I recently learned about the
Czech Corridor, a proposal at the Paris Peace Conference to create a corridor some 80 km (or more, in some of the proposals) wide and 200 km long to allow the Slavic brothers of Czechoslovakia and Kingdom of Serbs, Croats and Slovenes to share a border. Apparently the side effect of removing the Austrian/Hungarian border was simply an unforeseen side effect, and was by no means intended to prevent any sort of Austro-Hungarian national union. That would be silly.

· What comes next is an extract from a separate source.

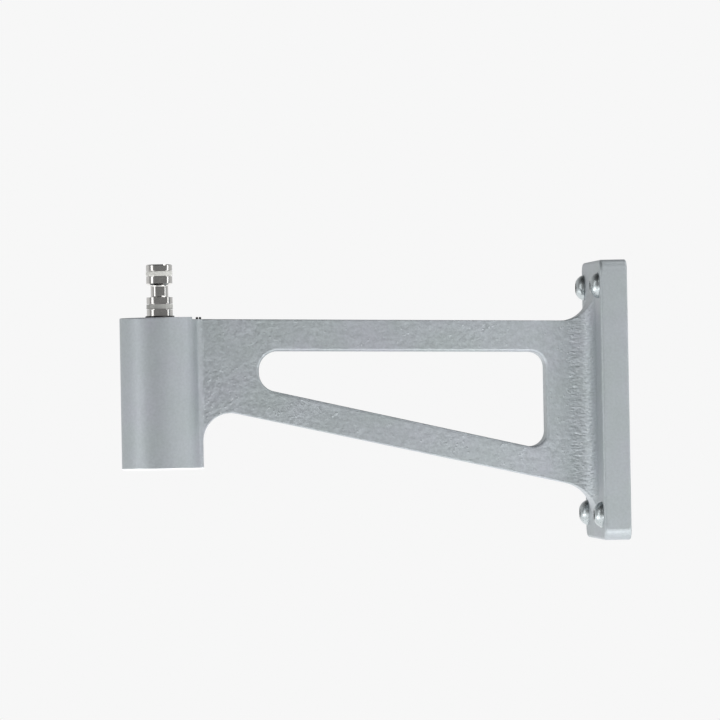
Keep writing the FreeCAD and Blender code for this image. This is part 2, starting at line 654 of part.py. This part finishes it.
def screw_profile(sketch):
    """Half section of the screw about its own axis: shank upwards, domed head below zero."""
    edge = "head_rim"
    corners = [
        ("head_flat", "0 - head_high"), ("0", "0 - head_high"), ("0", "shank_long"),
        (f"shank_radius - {edge}", "shank_long"), ("shank_radius", f"shank_long - {edge}"),
        ("shank_radius", "0"), ("head_radius", "0"), ("head_radius", f"0 - {edge}")]
    places = [Vector(value_of(across), value_of(up), 0) for across, up in corners]
    lines = [sketch.addGeometry(Part.LineSegment(start, finish))
             for start, finish in zip(places, places[1:])]
    for before, after in zip(lines, lines[1:]):
        sketch.addConstraint(Sketcher.Constraint("Coincident", before, 2, after, 1))
    for line, (across, up) in zip(lines, corners):
        pin_point(sketch, line, 1, across, up)
    pin_point(sketch, lines[-1], 2, *corners[-1])
    rim, flat = places[-1], places[0]
    chord = flat - rim
    radius = value_of("head_dome")
    sagitta = radius - math.sqrt(radius ** 2 - (chord.Length / 2) ** 2)
    outward = Vector(-chord.y, chord.x, 0).normalize() * -1
    if outward.x < 0:
        outward = outward * -1
    dome = sketch.addGeometry(Part.Arc(rim, (rim + flat) * 0.5 + outward * sagitta, flat))
    rim_end = 1 if sketch.getPoint(dome, 1).isEqual(rim, 1e-6) else 2
    sketch.addConstraint(Sketcher.Constraint("Coincident", dome, rim_end, lines[-1], 2))
    sketch.addConstraint(Sketcher.Constraint("Coincident", dome, 3 - rim_end, lines[0], 1))
    index = sketch.addConstraint(Sketcher.Constraint("Radius", dome, radius))
    sketch.setExpression(f"Constraints[{index}]", formula("head_dome"))


def make_stop_screw():
    """Slotted set screw standing a little proud beside the barrel's rim."""
    body = new_body("stop_screw", x="stop_reach - reach")
    sketch = new_sketch(body, "XZ_Plane", "stop_screw_profile")
    outline(sketch, [
        ("0", "stop_foot + 2 * fit_gap"), ("stop_radius", "stop_foot + 2 * fit_gap"),
        ("stop_radius", "stop_top - stop_edge"), ("stop_radius - stop_edge", "stop_top"),
        ("0", "stop_top")])
    turned(body, sketch, "stop_screw_blank")
    slot = new_sketch(body, "XZ_Plane", "stop_screw_slot_outline")
    box_outline(slot, "0 - stop_slot_wide / 2", "stop_slot_wide / 2",
                "stop_top - stop_slot_deep", "stop_top + 1")
    cut(body, slot, "stop_screw_slot", "4 * stop_radius")


# ---------------------------------------------------------------- build, check, write

make_casting()
make_spindle()
make_spigot_ring("upper_spigot_ring", "upper_ring_mid")
make_spigot_ring("lower_spigot_ring", "lower_ring_mid")
make_bearing("upper_bearing", "upper_bearing_mid")
make_bearing("lower_bearing", "lower_bearing_mid")
make_tube("inner_spacer", "race_inside", "inner_spacer_radius")
make_tube("outer_spacer", "outer_spacer_inside", "race_outside")
make_seal()
make_clip()
make_lock_washer()
make_lock_nut()
make_cap()
make_stop_screw()
group_of("flange_screws", [
    make_flange_screw(f"{height_name}_{side_name}_screw", side, height)
    for height_name, height in (("top", 1), ("bottom", -1))
    for side_name, side in (("front", -1), ("rear", 1))])
doc.recompute()

for item in doc.Objects:
    if "Invalid" in item.State or "Error" in item.State:
        raise RuntimeError(f"{item.Name} failed: {item.State}")
for part in SUBPARTS:
    if part.Shape.isNull() or not part.Shape.isValid():
        raise RuntimeError(f"{part.Label} has no valid shape")

os.makedirs("parts", exist_ok=True)
for part in SUBPARTS:
    part.Shape.exportStep(f"parts/{part.Label}.step")
    print(f"{part.Label}: {len(part.Shape.Solids)} solid(s), {part.Shape.Volume:.1f} mm3")
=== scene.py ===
import json
import math

import bpy
from mathutils import Matrix, Vector

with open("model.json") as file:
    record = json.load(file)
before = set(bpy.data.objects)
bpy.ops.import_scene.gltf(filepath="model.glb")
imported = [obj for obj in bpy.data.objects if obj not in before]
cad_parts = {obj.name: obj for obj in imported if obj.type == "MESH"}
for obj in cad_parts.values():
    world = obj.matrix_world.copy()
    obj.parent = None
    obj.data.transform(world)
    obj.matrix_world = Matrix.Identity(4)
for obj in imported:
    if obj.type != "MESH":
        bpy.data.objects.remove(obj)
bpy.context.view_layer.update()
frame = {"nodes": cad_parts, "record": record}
nodes = frame["nodes"]

MM = 0.001
# the barrel's axis, radius and foot, and the flange's front face
BARREL_X, BARREL_RADIUS, BARREL_FOOT = -0.2506, 0.0220, -0.0335
BARREL_SIDE = BARREL_X + BARREL_RADIUS
FLANGE_FACE = -0.0148
# the floor's height, and the point that the lamps look at
FLOOR = -0.34
ARM_MIDDLE = Vector((-0.14, 0.0, 0.0))


# ---------------------------------------------------------------- node helpers

class Graph:
    """A node tree whose nodes are added and linked in single calls."""

    def __init__(self, tree):
        self.tree = tree
        self.tree.nodes.clear()

    def add(self, kind, inputs=None, **settings):
        node = self.tree.nodes.new(kind)
        for key, value in settings.items():
            setattr(node, key, value)
        for key, value in (inputs or {}).items():
            self.feed(node.inputs[key], value)
        return node

    def feed(self, socket, value):
        if isinstance(value, bpy.types.NodeSocket):
            self.tree.links.new(value, socket)
        else:
            socket.default_value = value

    def math(self, operation, *values):
        return self.add("ShaderNodeMath", dict(enumerate(values)), operation=operation).outputs[0]

    def remap(self, value, low, high, out_low=0.0, out_high=1.0, smooth=False):
        node = self.add("ShaderNodeMapRange", {
            "Value": value, "From Min": low, "From Max": high,
            "To Min": out_low, "To Max": out_high},
            interpolation_type="SMOOTHSTEP" if smooth else "LINEAR")
        return node.outputs["Result"]

    def ramp(self, value, stops):
        node = self.add("ShaderNodeValToRGB", {"Fac": value})
        ramp = node.color_ramp
        while len(ramp.elements) < len(stops):
            ramp.elements.new(0.5)
        for element, (position, colour) in zip(ramp.elements, stops):
            element.position = position
            element.color = (*colour, 1.0)
        return node.outputs["Color"]

    def blend(self, fac, first, second, mode="MIX"):
        node = self.add("ShaderNodeMix", data_type="RGBA", blend_type=mode)
        for socket, value in ((node.inputs[0], fac), (node.inputs[6], first),
                              (node.inputs[7], second)):
            if isinstance(value, tuple) and len(value) == 3:
                value = (*value, 1.0)
            self.feed(socket, value)
        return node.outputs[2]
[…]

In the end, the proposal was shot down...mostly because neither Yugoslavia nor Czechoslovakia wanted the corridor (which was populated 60% by ethnic Hungarians, >20% by ethnic Germans, and only <20% by Slavs). Still, some groups - certain Czechoslovakian factions, pan-Slavists, Croat nationalists, and for some reason the French - pushed pretty hard for it. Hard enough that while it's incredibly unlikely, I'm don't think it's quite ASB.

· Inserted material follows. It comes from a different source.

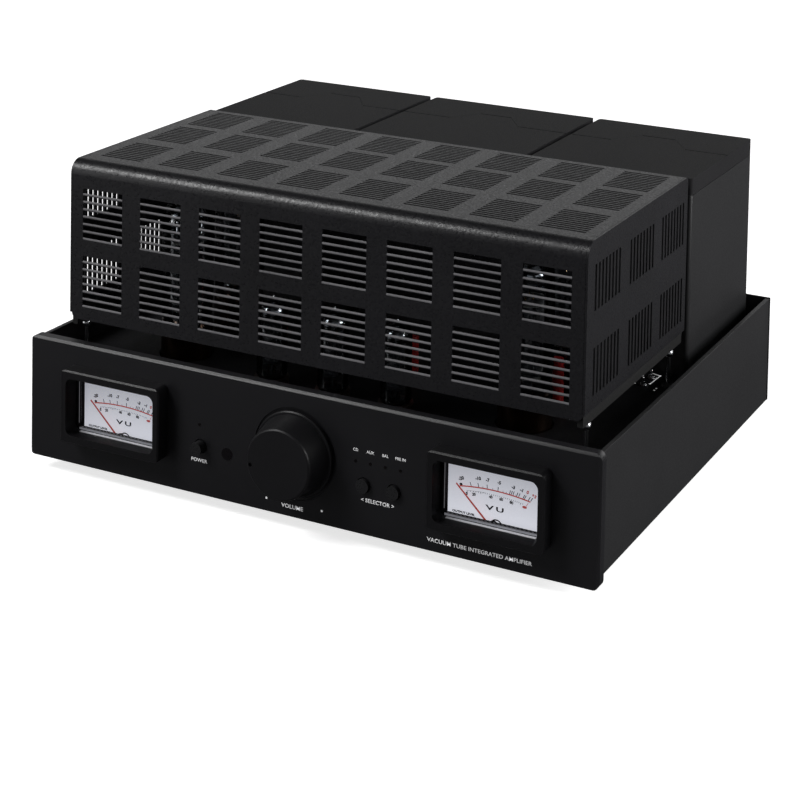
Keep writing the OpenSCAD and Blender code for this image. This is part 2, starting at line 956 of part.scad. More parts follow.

So let's say that for some reason - paranoia about Austro-Hungarian union probably the most likely - the Czech corridor goes through (probably with all of it under Czechoslovakian sovereignty). What kinds of implications will this have? How pissed are the Hungarians going to be? Could it lead to closer Czechoslovak/Yugoslavian ties, even to the eventual point of union? Assuming it doesn't completely butterfly WWII, what will happen to it during and after the conflict? Could it lead to Yugoslavia being drawn into the Soviet sphere...or Czechoslovakia somehow staying neutral-ish?